Member of the Tamil Nadu Legislative Council

Personal details
- Spouse: Shantha Bai
- Alma mater: Madras Law College

= G. Vasantha Pai =

Indian politician

Guna Vasantha Pai was a Senior Advocate of the Madras High Court and Indian Supreme Court, a freedom fighter, activist and a member of the Tamil Nadu Legislative Council (MLC).
He is best known for filing one of the first public interest litigations against the then sitting Chief Justice of the Madras High court S. Ramachandra Iyer after Pai found evidence that the judge had forged his date of birth to avoid compulsory retirement at the age of 60 and the judge's younger brother sent invitations to celebrate his 60th birthday.
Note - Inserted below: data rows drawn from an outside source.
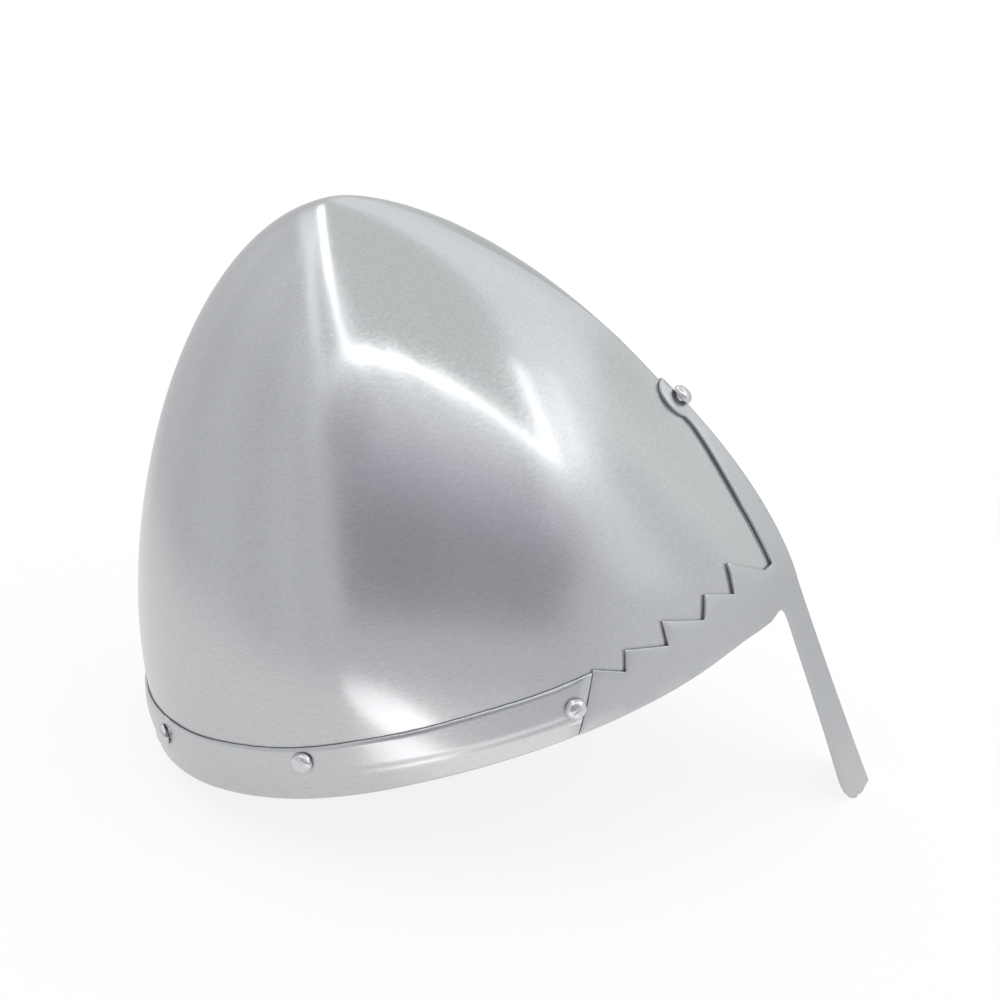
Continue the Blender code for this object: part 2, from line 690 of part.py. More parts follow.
def build_short_strap():
    """Left-hand strap, folded round the buckle's bar."""
    bar, t, up, inward = buckle_frame_axes()
    loop_c = bar
    n = 9
    d_end = SHORT_STRAP - 4.2
    outer, inner = [], []
    for k in range(n + 1):
        d = -STRAP_HALF + (d_end + STRAP_HALF) * k / n
        p = Vector(shell(-(RIVET_SIDE[0] + d), STRAP_Z, short_off(max(d, 0))))
        q = Vector(shell(-(RIVET_SIDE[0] + d), STRAP_Z, short_off(max(d, 0)) - 1.0))
        v = (q - p)
        v.z = 0
        v.normalize()
        outer.append(Vector((p.x, p.y)))
        inner.append(Vector((p.x + v.x * STRAP_T, p.y + v.y * STRAP_T)))
    arc = []
    for k in range(13):
        a = math.radians(150 - 300 * k / 12)
        q = loop_c + t * (LOOP_OUT * math.cos(a)) - inward * (LOOP_OUT * math.sin(a))
        arc.append(Vector((q.x, q.y)))
    outline = [tuple(v) for v in outer] + [tuple(v) for v in arc] + [tuple(v) for v in reversed(inner)]
    hole = []
    for k in range(12):
        a = 2 * math.pi * k / 12
        q = loop_c + t * (LOOP_IN * math.cos(a)) + inward * (LOOP_IN * math.sin(a))
        hole.append((q.x, q.y))
    p, nrm = skull_normal(-RIVET_SIDE[0], RIVET_SIDE[1])
    frame = (Vector((0, 0, 0)), Vector((1, 0, 0)), Vector((0, 1, 0)), Vector((0, 0, 1)))
    ob = prism("chin_strap_left", outline, [hole], frame, STRAP_Z - STRAP_HALF, STRAP_Z + STRAP_HALF, STRAP, origin=p)
    cutters = []
    bpy.ops.mesh.primitive_cylinder_add(vertices=14, radius=HOLE_R * MM, depth=14 * MM, location=(p - nrm * 8) * MM)
    c = bpy.context.object
    c.rotation_mode = "QUATERNION"
    c.rotation_quaternion = Vector((0, 0, 1)).rotation_difference(nrm)
    cutters.append(c)
    # slot for the tongue
    bpy.ops.mesh.primitive_cube_add(size=1.0, location=(loop_c + t * 1.2) * MM)
    c = bpy.context.object
    c.scale = (9.2 * MM, 10.0 * MM, 5.0 * MM)
    c.rotation_euler = (0, 0, math.atan2(t.y, t.x))
    cutters.append(c)
    for i, c in enumerate(cutters):
        c.name = f"cutter_strap_{i}"
        c.hide_render = True
        c.display_type = "WIRE"
        mod = ob.modifiers.new(f"cut_{i}", "BOOLEAN")
        mod.operation, mod.solver, mod.object = "DIFFERENCE", "EXACT", c


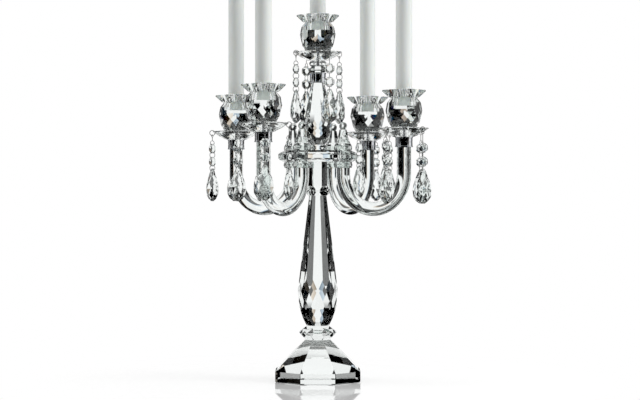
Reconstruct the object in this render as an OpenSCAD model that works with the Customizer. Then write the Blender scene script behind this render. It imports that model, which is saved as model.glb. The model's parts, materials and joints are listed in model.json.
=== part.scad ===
// Five-light cut-crystal candelabra: a faceted stem on an octagonal base, four U-bent arms
// round a hub plate, five drip dishes with candle cups, and four pendant strands to a dish.
// Millimetres, +Z up, origin at the middle of the base's underside. The arms lie along X and Y.

/* [Base and stem] */
// Width of the octagonal base over its flats
base_w = 116; // [100:1:124]
// Height of the base's upright rim
rim_h = 14.2; // [8:1:18]
// Width of the stem at its widest crease, over the flats
stem_w = 54.8; // [46:0.2:60]
// Direction that one flat of every cut piece looks in, counted from the right arm
flat_turn = -58.2; // [-90:0.1:90]

/* [Hub and arms] */
// Diameter of the hub plate over its belt
hub_d = 108; // [104:1:114]
// Distance from the stem's axis to the outer leg of an arm
reach = 135.5; // [132:0.5:140]
// Distance from the stem's axis to the inner leg of an arm
root_r = 40.5; // [39:0.5:42]
// Diameter of an arm's crystal rod
rod_d = 19; // [17:0.2:19.4]
// Height of the centre of an arm's bend
bend_z = 283.5; // [282:0.5:286]

/* [Lights] */
// Diameter of a drip dish
dish_d = 66.6; // [66:0.1:67.2]
// Diameter of a candle
candle_d = 22; // [20:0.1:22.2]
// Length of a candle
candle_l = 250; // [150:5:300]
// Depth of a candle socket, from the crown's top
socket_depth = 23; // [18:0.5:26]

/* [Pendant strands] */
// Width of an octagon bead over its corners
bead_w = 14.4; // [13.6:0.1:14.6]
// Length of an almond drop
drop_l = 46; // [40:0.5:46]
// Width of an almond drop
drop_w = 24.2; // [20:0.1:24.6]
// Thickness of the wire links
wire_d = 0.9; // [0.7:0.05:1]

/* [Hidden] */
ARMS = ["right", "rear", "left", "front"];
LIGHTS = ["top", "right", "rear", "left", "front"];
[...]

This led the then Chief Justice of India P. B. Gajendragadkar to ask Ramachandra Iyer to resign as the case would severely damage the judiciary and he resigned before the case came up for hearing. This led the case to be dismissed as he had resigned. He was elected to the Tamil Nadu Legislative Council and he refused to take oath from the then pro-tem chairman, Abdul Wahab as he had advocated secession and swore himself as a legislator. His oath was upheld by the Madras High Court.

==Early life==
At a young age, Vasantha Pai joined public life. He actively participated in India's freedom struggle as a response to Mahatma’s call. Pai enrolled as a student of the Madras Law College. With lot of struggles, he obtained his law degree. Later Pai got his early practical training from his father, Guna Pai, who was a famous commercial lawyer in Ernakulam, Kerala. Pai moved to Chennai in the 1950s and started his legal practice. During the same time, the Indian High Courts began in exploring their new constitutional powers under the writ jurisdiction. Vasantha Pai specialized in election law issues and corporate matters and became a well-known authority on these legal subjects.